Bon arrêtons le suspense, le fonds de la BnF concerne André, le père du joueur d’échecs, décédé, si j’en crois le Dictionnaire encyclopédique de la musique (Bouquins) quand ‘notre’ Philidor’ avait quatre ans. Les partitions sont à voir, et la conservation de ce fonds est fabuleuse. Travail impressionnant que j’attribuerais dans un moment d’euphorie au « génie français ».

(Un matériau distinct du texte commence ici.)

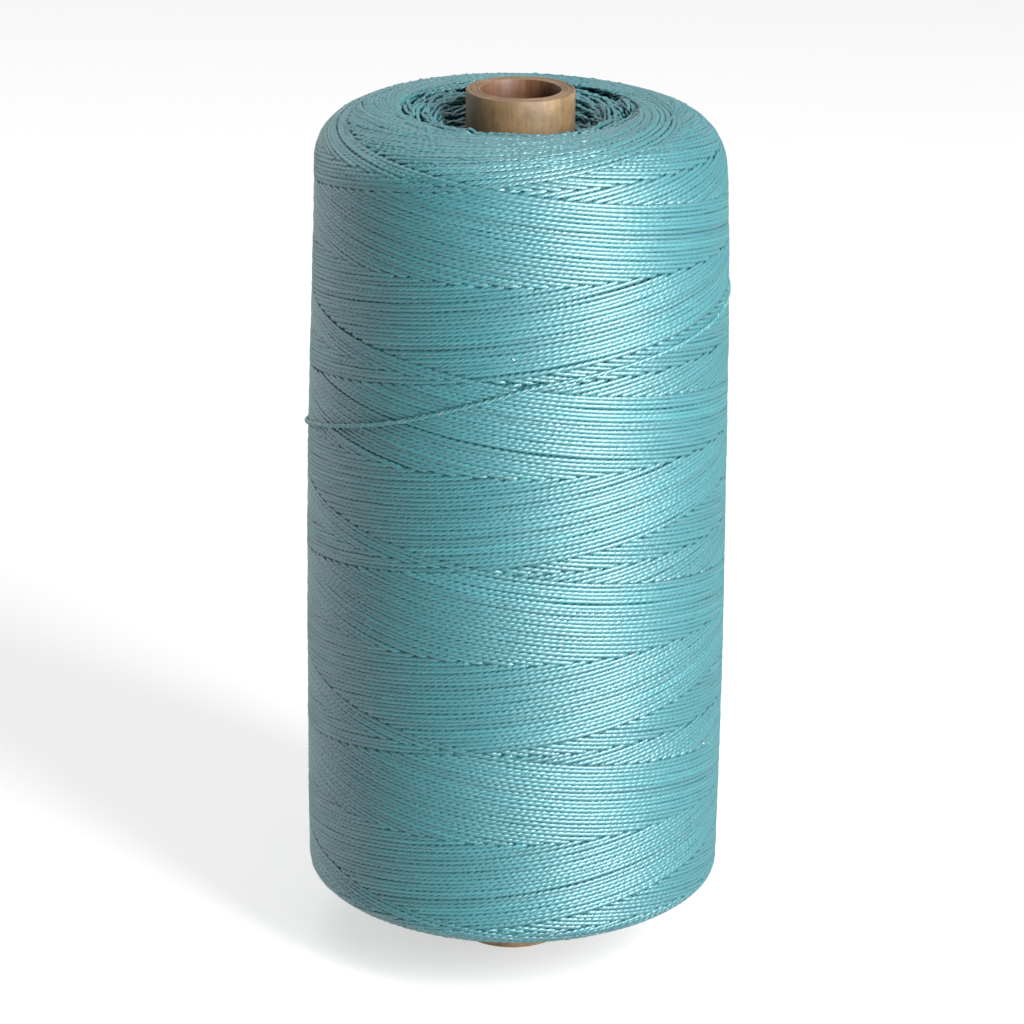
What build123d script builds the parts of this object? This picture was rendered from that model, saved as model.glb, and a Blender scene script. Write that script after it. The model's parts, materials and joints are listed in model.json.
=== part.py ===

Bon, s’il y a un musicien courageux parmi vous qui peut nous transcrire un peu de cette zique au format numérique, je promets de la mettre en ligne. Et de m’acheter un baladeur. Voire un i-pod dans un moment d’absence. Car la musique de François-André Danican Philidor, le joueur, n’est guère plus… jouée. Il est même difficile de trouver des CD en vente. Prenez quand même UNE MINUTE pour écouter un morceau de Carmen Saeculare sur le site de ChessBase. Pour faire remonter vos souvenirs d’allemand en deuxième langue, le livre de Susanna Poldauf est aussi un excellent exercice. Dans le domaine de la musique, le nom de Philidor reste une telle référence que le Centre de musique baroque de Versailles a inauguré en 1990 une immense base de données à son nom. Au nom du père, bien sûr et pas du fils, le joueur d’échecs. Et pour ceux qui veulent voir le buste du joueur, il suffit d’aller à l’Opéra Garnier à Paris. Placez-vous rue Scribe, levez délicatement la tête, son nom est indiqué et il est parfaitement visible au milieu d’illustres compositeurs. Et ça donne ça, mais de face :
Son bouquin d’échecs a pris un coup de vieux aussi, mais à y regarder de plus près, pas autant que l’on pourrait l’imaginer quand on a le courage de dépasser l’effroyable notation descriptive (1.P4R P4R 2.C3FR C3FD au lieu de la notation algébrique qui veut dire la même chose : 1.e4 e5 2.Cf3 Cc6), de s’intéresser à la défense qui porte son nom, à la finale qui porte son nom (finale sans pions <tour + fou contre tour>) et aux fameux ‘renvois’ pour expliquer une partie: les imprimeurs ne s’arrachaient plus les cheveux, les ‘commençans’ y comprenaient quelque chose. J’ai mis un certain temps à retrouver dans ma bibliothèque l’édition de 1803 en couleur de L’Analyse du jeu des échecs – la version republiée par Jean-Jacques Pauvert/Neumann & Compagnie, en 1988. Encore plus pour trouver le dictionnaire de la musique précité.
Alors que je fouinais, le téléphone sonne. Il est tard. Ça ne peut être qu’un joueur d’échecs. Bingo ! C’est Jacques Baudrier, mon pote avec lequel j’ai commis en 1988 un bouquin pour débutants qui continue de bien marcher (L’ABC des échecs). On se voit une fois par an et il me torche en 2-2 avec zéro pratique dans l’année… Arghh. Le secret de notre bouquin? Nos sessions de travail étaient interrompues par des séances dans un boui-boui surnommé ‘mère-grand’ et des parties de backgammon dont certaines dans le cimetière du Père-Lachaise, près du funérarium. Bon, on s’en fout complètement. Jacques a été champion de France dans les catégories jeunes. Il a mal tourné: il a arrêté de jouer vers 1989, mis son talent échiquéen dans la poche, et tous les autres au service du peuple. Il est maintenant élu dans le XXe arrondissement de Paris et bosse au Conseil général d’Île-de-France. Et devinez quoi: il me propose tout de go d’organiser un truc « délirant si l’on veut » rue Philidor, dans le XXe arrondissement de Paris. Ben oui, elle existe. Pas grande, mais elle existe. Bonne idée, transmise à la ligue, la fédé, le maire de Paris et à tous les organisateurs de festival de musique baroque. On pourrait même y jouer du Philidor le jour de la fête de la musique. Super idée pour d’jack (l’autre, le vrai), non? Du calme. Je vais me repasser la minute du Carmen Saeculare en boucle. En attendant de l’entendre en live dans le XXe arrondissement.